__Given instruction__. Track down the lines that contain "name" and copy them.

__Data provided__.
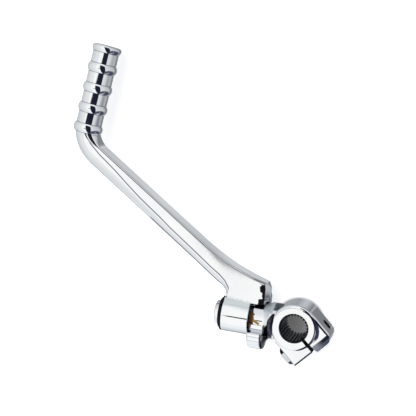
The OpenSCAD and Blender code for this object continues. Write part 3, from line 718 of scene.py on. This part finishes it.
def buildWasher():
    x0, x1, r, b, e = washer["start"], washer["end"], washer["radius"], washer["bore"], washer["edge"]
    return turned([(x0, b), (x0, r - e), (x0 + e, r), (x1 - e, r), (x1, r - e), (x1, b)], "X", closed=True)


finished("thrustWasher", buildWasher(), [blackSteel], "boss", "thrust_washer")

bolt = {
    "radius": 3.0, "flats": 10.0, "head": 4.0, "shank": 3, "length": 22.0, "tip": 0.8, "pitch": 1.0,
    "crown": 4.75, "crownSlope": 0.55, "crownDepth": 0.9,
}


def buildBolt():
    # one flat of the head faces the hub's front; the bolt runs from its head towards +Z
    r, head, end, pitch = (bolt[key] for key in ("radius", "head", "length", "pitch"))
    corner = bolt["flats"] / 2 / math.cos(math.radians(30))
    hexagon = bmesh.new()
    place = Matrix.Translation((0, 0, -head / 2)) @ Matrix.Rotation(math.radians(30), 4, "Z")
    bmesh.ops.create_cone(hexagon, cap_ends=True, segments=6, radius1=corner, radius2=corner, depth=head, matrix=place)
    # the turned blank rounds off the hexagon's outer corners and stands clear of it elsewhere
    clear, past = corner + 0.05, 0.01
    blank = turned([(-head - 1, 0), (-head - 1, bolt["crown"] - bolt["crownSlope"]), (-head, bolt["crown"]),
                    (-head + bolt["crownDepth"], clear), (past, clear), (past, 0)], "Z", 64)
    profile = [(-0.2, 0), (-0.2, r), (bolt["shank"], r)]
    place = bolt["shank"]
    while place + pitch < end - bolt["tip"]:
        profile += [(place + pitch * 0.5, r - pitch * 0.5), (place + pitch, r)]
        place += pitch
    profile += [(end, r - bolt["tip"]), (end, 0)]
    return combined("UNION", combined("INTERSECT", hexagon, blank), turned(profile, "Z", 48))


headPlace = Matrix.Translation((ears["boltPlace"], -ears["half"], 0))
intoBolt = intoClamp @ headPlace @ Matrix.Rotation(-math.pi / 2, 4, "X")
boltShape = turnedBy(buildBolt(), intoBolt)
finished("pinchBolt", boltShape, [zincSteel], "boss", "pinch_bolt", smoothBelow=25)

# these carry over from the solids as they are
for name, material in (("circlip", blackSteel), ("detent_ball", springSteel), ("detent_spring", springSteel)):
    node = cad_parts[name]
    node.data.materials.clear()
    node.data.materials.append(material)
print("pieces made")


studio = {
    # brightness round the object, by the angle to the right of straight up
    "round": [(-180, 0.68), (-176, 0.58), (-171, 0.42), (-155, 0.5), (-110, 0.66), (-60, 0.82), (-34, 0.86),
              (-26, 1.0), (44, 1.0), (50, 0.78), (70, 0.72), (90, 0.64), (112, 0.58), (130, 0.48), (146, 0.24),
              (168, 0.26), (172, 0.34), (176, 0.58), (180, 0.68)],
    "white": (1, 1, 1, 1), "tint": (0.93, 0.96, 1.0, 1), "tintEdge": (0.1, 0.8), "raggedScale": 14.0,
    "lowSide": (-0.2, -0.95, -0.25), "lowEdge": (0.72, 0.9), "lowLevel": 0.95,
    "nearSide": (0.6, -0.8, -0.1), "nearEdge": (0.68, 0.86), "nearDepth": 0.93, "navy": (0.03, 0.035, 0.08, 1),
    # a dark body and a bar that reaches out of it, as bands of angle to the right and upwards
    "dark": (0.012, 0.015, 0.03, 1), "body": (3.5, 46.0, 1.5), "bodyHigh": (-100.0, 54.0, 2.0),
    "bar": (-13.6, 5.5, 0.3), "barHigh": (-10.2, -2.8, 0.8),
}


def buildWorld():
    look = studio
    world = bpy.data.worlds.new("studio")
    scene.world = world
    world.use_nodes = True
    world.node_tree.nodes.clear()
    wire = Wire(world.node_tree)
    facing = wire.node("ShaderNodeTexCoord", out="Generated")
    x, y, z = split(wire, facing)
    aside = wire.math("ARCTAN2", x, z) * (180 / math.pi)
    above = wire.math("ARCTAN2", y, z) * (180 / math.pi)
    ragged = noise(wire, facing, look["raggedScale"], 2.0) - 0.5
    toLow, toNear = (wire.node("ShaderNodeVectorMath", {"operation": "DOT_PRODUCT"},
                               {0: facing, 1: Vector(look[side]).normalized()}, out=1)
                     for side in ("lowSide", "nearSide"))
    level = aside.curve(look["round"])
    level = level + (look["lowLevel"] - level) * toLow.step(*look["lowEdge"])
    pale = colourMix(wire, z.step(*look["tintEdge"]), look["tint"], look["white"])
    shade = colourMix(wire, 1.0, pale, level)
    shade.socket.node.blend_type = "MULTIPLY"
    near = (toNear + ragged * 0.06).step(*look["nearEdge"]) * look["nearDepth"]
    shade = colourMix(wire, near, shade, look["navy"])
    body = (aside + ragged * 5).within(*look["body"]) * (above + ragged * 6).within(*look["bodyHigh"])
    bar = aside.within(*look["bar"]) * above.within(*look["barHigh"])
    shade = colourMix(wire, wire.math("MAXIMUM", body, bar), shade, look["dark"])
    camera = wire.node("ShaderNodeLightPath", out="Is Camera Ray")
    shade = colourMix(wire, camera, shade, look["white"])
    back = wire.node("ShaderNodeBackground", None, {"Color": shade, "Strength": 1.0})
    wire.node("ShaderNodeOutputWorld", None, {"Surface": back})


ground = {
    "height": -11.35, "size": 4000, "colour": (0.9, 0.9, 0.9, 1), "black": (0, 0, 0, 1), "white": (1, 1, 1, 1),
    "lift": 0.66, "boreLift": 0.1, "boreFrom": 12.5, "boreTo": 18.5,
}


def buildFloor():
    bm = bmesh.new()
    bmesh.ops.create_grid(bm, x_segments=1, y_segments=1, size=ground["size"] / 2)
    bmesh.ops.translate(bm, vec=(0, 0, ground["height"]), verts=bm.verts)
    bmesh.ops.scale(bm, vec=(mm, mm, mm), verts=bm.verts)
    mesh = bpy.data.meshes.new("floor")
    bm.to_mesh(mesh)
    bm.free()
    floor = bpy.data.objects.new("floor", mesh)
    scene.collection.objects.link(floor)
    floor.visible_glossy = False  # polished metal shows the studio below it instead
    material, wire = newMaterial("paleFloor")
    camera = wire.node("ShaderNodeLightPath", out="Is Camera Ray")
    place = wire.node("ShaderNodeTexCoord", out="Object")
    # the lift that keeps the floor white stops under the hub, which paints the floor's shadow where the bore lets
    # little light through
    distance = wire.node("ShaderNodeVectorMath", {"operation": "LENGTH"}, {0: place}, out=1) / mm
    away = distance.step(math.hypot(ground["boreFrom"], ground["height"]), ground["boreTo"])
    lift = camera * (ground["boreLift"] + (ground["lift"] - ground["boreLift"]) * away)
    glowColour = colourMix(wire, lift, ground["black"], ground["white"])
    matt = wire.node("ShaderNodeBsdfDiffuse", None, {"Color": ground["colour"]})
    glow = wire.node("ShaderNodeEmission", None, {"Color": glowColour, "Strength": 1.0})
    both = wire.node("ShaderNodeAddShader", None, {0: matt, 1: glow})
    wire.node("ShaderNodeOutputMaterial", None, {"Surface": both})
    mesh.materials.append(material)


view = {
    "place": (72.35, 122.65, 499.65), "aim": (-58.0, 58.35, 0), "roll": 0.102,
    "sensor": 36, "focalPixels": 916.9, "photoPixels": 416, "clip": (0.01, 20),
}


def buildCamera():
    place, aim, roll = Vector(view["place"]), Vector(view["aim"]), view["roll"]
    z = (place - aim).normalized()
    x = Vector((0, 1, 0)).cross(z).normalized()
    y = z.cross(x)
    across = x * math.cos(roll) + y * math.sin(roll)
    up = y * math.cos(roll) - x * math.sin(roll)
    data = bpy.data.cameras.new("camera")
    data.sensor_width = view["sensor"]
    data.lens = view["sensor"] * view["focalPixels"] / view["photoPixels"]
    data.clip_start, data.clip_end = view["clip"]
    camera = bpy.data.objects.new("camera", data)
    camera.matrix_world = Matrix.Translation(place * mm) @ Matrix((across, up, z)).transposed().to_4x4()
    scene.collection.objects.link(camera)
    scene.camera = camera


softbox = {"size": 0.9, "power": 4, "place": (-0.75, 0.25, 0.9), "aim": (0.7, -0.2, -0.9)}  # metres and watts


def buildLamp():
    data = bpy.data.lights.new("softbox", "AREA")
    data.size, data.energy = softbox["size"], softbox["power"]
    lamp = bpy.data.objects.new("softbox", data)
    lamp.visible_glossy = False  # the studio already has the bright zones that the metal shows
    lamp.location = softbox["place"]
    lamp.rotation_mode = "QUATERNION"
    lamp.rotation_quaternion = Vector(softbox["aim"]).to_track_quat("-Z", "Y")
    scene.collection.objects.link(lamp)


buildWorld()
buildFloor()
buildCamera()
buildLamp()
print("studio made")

__Exercise output__.
for name, material in (("circlip", blackSteel), ("detent_ball", springSteel), ("detent_spring", springSteel)):
    node = cad_parts[name]